Local clinical-AI inference on consumer AMD GPUs. Polish LLM releases and an open benchmark method.

Reproduce

To reproduce a run, match the full software stack. A different stack is a different experiment. The values below are the minimum spec. The repository holds the exact dated manifests.

Pinned stack

ComponentPinned value
GPU2× AMD Radeon AI PRO R9700 32 GB (gfx1201, RDNA 4 / Navi 48)
CPU / RAMAMD Ryzen 9 9950X3D · 96 GB DDR5-6000
OS / kernelKubuntu 24.04 · kernel 6.17
ROCm7.2.0
vLLM0.19.0+rocm721
QuantizationAWQ W4A16 (compressed-tensors); llm-compressor 0.10.0.2

Every benchmark JSON record captures the full version set (rocm_version, vllm_version, torch_version, torch_hip_version) plus the complete env-var dictionary. Dated software and system manifests (pip freeze, ROCm, kernel) live under environment/ in the repository.

Mandatory gfx1201 environment variables

These variables are required on this platform. They are public engineering content.

unset PYTORCH_ALLOC_CONF
export VLLM_ROCM_USE_AITER=0
export AMD_SERIALIZE_KERNEL=1            # NOT 3, rejected by current PyTorch
export HIP_LAUNCH_BLOCKING=1
export ROCR_VISIBLE_DEVICES=0,1          # exclude the iGPU (RAPHAEL)

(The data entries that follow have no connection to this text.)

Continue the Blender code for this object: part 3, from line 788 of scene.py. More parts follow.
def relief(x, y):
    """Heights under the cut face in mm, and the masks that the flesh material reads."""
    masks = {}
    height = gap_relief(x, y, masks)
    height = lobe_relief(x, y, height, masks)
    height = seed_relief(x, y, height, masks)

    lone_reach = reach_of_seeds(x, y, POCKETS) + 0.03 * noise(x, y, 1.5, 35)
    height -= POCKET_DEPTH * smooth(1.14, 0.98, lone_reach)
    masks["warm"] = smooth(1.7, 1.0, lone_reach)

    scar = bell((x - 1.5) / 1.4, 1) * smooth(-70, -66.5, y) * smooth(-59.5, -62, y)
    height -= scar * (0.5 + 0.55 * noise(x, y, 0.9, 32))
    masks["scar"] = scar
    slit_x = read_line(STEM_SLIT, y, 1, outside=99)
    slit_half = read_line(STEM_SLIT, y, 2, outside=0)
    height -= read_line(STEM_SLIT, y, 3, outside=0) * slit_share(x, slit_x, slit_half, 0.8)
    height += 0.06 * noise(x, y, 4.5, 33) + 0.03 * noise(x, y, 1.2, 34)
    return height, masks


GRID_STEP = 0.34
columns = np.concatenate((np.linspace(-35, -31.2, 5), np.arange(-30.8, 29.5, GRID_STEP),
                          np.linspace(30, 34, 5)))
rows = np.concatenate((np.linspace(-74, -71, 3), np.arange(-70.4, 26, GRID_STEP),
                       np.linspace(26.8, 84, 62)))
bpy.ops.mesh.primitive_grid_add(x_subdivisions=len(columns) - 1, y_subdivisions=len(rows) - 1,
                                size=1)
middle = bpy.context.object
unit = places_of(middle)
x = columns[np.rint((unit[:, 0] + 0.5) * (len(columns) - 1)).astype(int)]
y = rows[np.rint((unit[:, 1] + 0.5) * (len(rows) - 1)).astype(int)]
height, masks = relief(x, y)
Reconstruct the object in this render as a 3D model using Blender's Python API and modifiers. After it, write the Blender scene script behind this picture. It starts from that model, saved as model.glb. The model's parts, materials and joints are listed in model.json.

Mandatory model-construction flag

For every model with hybrid attention, enforce_eager=True is mandatory. The default CUDA-graph capture crashes with HSA_STATUS_ERROR_INVALID_PACKET_FORMAT on gfx1201. This is a runtime constraint, not a model defect.

Serving a released model

The released AWQ checkpoints ship vLLM usage snippets for two platforms on their HuggingFace cards: AMD ROCm validated, NVIDIA portable via the awq_marlin kernel. On this platform, a single-card variant is served roughly as below. The model card gives the exact per-variant invocation.

# after exporting the gfx1201 env-var floor above
vllm serve mozarcik/Llama-PLLuM-8B-chat-2512-awq \
  --tensor-parallel-size 1 \
  --max-model-len 2048 \
  --enforce-eager

Sanity checks go to the /v1/completions endpoint with the chat template bypassed. See Results for why.

What you can reproduce from public artifacts

The Phase 2 numerical results (per-N throughput, latency distributions, energy per token) and the figures needed to reproduce the scaling analysis are held back until the papers are published. The raw results tree (benchmarks/results/) is gitignored and kept locally only.